José Antonio Sanduvete [colaborador]

Satanás subió a la cima de la montaña, un poco para huir de las profundidades que le asfixiaban, otro poco para sentirse por unos instantes más cerca de los cielos de los que nunca debió ser expulsado. Subió enajenado, inconscientemente, y más tarde pensaría que había sido una auténtica casualidad el no haberse despeñado ladera abajo.

En la cima le esperaba Dios. No había cambiado mucho desde la última vez, tal vez algo más entrado en años, aunque igual de imponente. Dios le habló:

- Vuelve conmigo, nunca he dejado de apreciar tus virtudes, de alabar tu valor, ¿sabes? Ven, acércate. Regresa al lado del Bien, la bondad es felicidad, y felicidad es lo que puedo ofrecerte, paz y felicidad eterna, la felicidad que desees, una felicidad colmada de poder, y de gloria, y de placeres, y de todo eso que tú vendes a los humanos descarriados. Tú vendes la felicidad que no posees, y yo, aquí mismo, te la regalo en el pacto más beneficioso que puedas imaginar.

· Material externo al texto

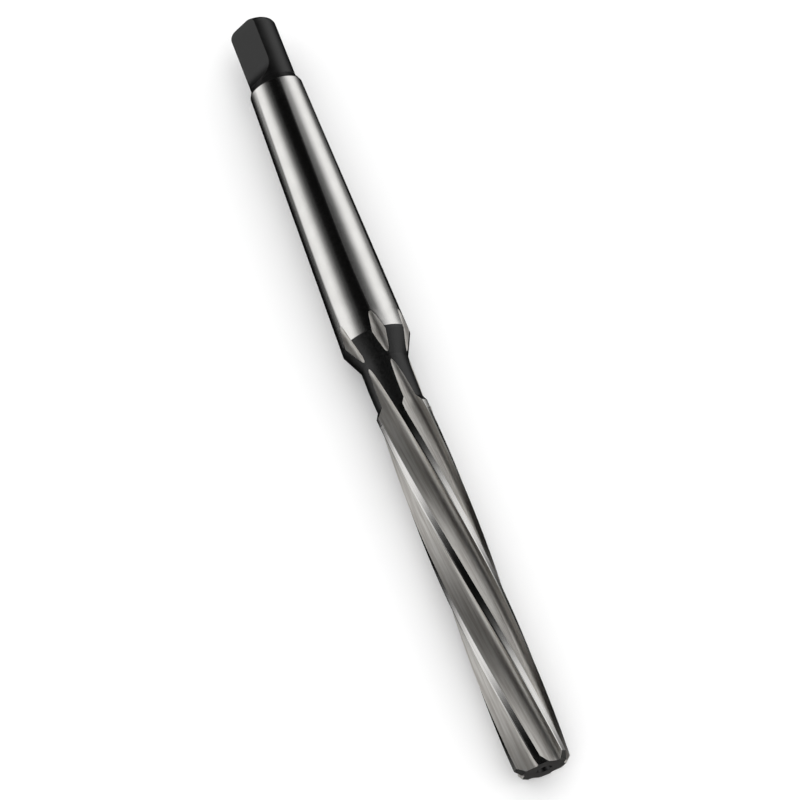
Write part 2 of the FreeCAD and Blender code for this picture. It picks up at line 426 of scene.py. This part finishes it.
def flute_tips():
    """Heights where a flute ends or begins again, with -1 or 1 for the side that it is on."""
    def is_cut(z):
        back, face = flute_reach(z, turned_radius(z))
        return back < face

    tips = []
    heights = even_heights(CUTTING_LENGTH, TIP_SEARCH_END, LEAD_STEP)
    cut = [is_cut(z) for z in heights]
    for low, high, before, after in zip(heights, heights[1:], cut, cut[1:]):
        if before != after:
            tip = halve(low, high, lambda z: is_cut(z) == before)
            tips.append((tip, -1 if before else 1))
    return tips


def hole_rings(ring, diameter, pilot_diameter, pilot_depth, face, inward):
    """Rings of a centre hole, from its mouth on the end face to the bottom of its pilot."""
    slope = tan(radians(CENTRE_ANGLE / 2))
    radius, pilot = diameter / 2, pilot_diameter / 2
    return [
        same_angles(ring, radius, face),
        same_angles(ring, (radius + pilot) / 2, face + inward * (radius - pilot) / 2 / slope),
        same_angles(ring, pilot, face + inward * (radius - pilot) / slope),
        same_angles(ring, pilot, face + inward * pilot_depth),
        same_angles(ring, 0, face + inward * (pilot_depth + pilot * slope)),
    ]


class Skin:
    """The tool's mesh in the making, with the strip and the band that each face is in."""

    def __init__(self):
        self.bm = bmesh.new()
        self.standing = self.bm.verts.layers.float_vector.new("standing")
        self.band = self.bm.faces.layers.int.new("band")
        self.strip = self.bm.faces.layers.int.new("strip")

    def add_ring(self, ring):
        """The ring's vertices, each with its strip and its angle."""
        made = []
        for strip, angle, radius, z in ring:
            vertex = self.bm.verts.new((radius * cos(angle), radius * sin(angle), z))
            vertex[self.standing] = vertex.co
            made.append((vertex, strip, angle))
        return made

    def add_face(self, corners, strip, band):
        face = self.bm.faces.new(corners)
        face[self.strip] = strip
        face[self.band] = band

    def join(self, lower, upper, band):
        """A band of faces between two rings that have the same number of points."""
        for index, (vertex, strip, _) in enumerate(lower):
            after = (index + 1) % len(lower)
            corners = (vertex, lower[after][0], upper[after][0], upper[index][0])
            self.add_face(corners, strip, band)

    def zip(self, lower, upper, band):
        """A band of triangles between two rings whose points are at different angles."""
        low, high = by_angle(lower), by_angle(upper)
        i = j = 0
        while i < len(low) - 1 or j < len(high) - 1:
            if j == len(high) - 1 or (i < len(low) - 1 and low[i + 1][0] <= high[j + 1][0]):
                corners = (low[i][1], low[i + 1][1], high[j][1])
                i += 1
            else:
                corners = (low[i][1], high[j + 1][1], high[j][1])
                j += 1
            self.add_face(corners, RELIEF, band)

    def stack(self, sections):
        """Adds a stack of sections and joins each to the next. Returns the rings it added."""
        rings = [(band, self.add_ring(ring)) for band, ring in sections]
        for (band, lower), (_, upper) in zip(rings, rings[1:]):
            self.join(lower, upper, band)
        return [ring for _, ring in rings]

    def close(self):
        """Makes one point of those that fall together, and turns every face outward."""
        bmesh.ops.remove_doubles(self.bm, verts=self.bm.verts, dist=MERGE_DISTANCE)
        bmesh.ops.dissolve_degenerate(self.bm, edges=self.bm.edges, dist=MERGE_DISTANCE)
        bmesh.ops.recalc_face_normals(self.bm, faces=self.bm.faces)

    def mark_finishes(self):
        for face in self.bm.faces:
            face.smooth = True
            face.material_index = finish_of(face[self.strip], face[self.band])

    def mark_creases(self):
        """Sharpens the edges that part two strips or two bands at an angle."""
        for edge in self.bm.edges:
            if len(edge.link_faces) != 2:
                continue
            one, other = edge.link_faces
            same_strip = one[self.strip] == other[self.strip]
            same_band = one[self.band] == other[self.band]
            if not (same_strip and same_band) and edge.calc_face_angle() > CREASE:
                edge.smooth = False

    def finished(self, name):
        mesh = bpy.data.meshes.new(name)
        self.bm.to_mesh(mesh)
        self.bm.free()
        return mesh


def by_angle(ring):
    """A ring's vertices as (angle, vertex) once round, with the first one again at the end."""
    found = {}
    for vertex, _, angle in ring:
        found.setdefault(round(angle % (2 * pi), 5), vertex)
    order = sorted(found.items())
    return order + [(order[0][0] + 2 * pi, order[0][1])]


def body_sections():
    """Every section from the nose's centre hole to the end of the relieved lands."""
    nose = fluted_ring(0, True)
    mouth, *deeper = hole_rings(nose, NOSE_CENTRE_DIAMETER, NOSE_PILOT_DIAMETER,
                                NOSE_PILOT_DEPTH, 0, 1)
    sections = [(NOSE_HOLE, ring) for ring in reversed(deeper)]
    sections.append((NOSE_FACE, mouth))
    heights = even_heights(0, LEAD_CHAMFER, LEAD_STEP)
    heights += even_heights(LEAD_CHAMFER, LEAD_RELIEF_END, LEAD_RUNOUT_STEP)[1:]
    heights += even_heights(LEAD_RELIEF_END, RELIEF_LENGTH, BODY_STEP)[1:]
    return sections + [(BODY, fluted_ring(z, True)) for z in heights]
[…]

Dios le ofreció la mano. Sólo tenía que estrecharla para que todo volviese a sus orígenes, a su estado natural, al deber ser de las cosas. Satanás, por contra, agrió su rostro y gritó:
- ¡Jamás! ¡Jamás volveré a uncirme a tu yugo ni a beber de tu felicidad de ignorancia estúpida! ¿Piensas que el Bien es felicidad? ¡Mira qué mundo has creado! ¿Quién puede ser feliz sin andar cegado por tus efluvios? El Bien y el Mal no tienen más significado que el que tú has querido darles, y esos placeres regalados que me ofreces no son más que frascos de veneno que prometen una muerte lenta e indolora. Ya decidí una vez rebelarme contra ti, ¿crees que el tiempo me ha cambiado? Nunca he estado tan seguro del peligro que supones, y el ser humano, el triste y frágil ser humano que fuiste capaz de crear, debe saberlo. ¡Aléjate de mí,
bestia impía! ¡Tu poder no me asusta! ¡Mil veces vivir condenado que someterme a tus caprichos!

Entonces Dios lanzó un grito de furia, se agitó entre convulsiones y desapareció en un resplandor de luz dejando tras de sí un terrible olor de rosas y santidad.
Satanás miró el mundo que se extendía ante él. Allí los hombres se mataban entre sí, se destrozaban, se traicionaban, morían sin apenas tener la posibilidad de intuir la inmortalidad. Los humanos eran demasiados. Él solo no podría redimirlos a todos. Y entonces, por primera vez después de una eternidad de sufrimiento y desdichas, Satán lloró por aquellos pobrecitos que pese a la vida que les habían obligado a vivir se embotaban de felicidad, se decían dichosos y adoraban a su cruel Creador y verdadero Torturador.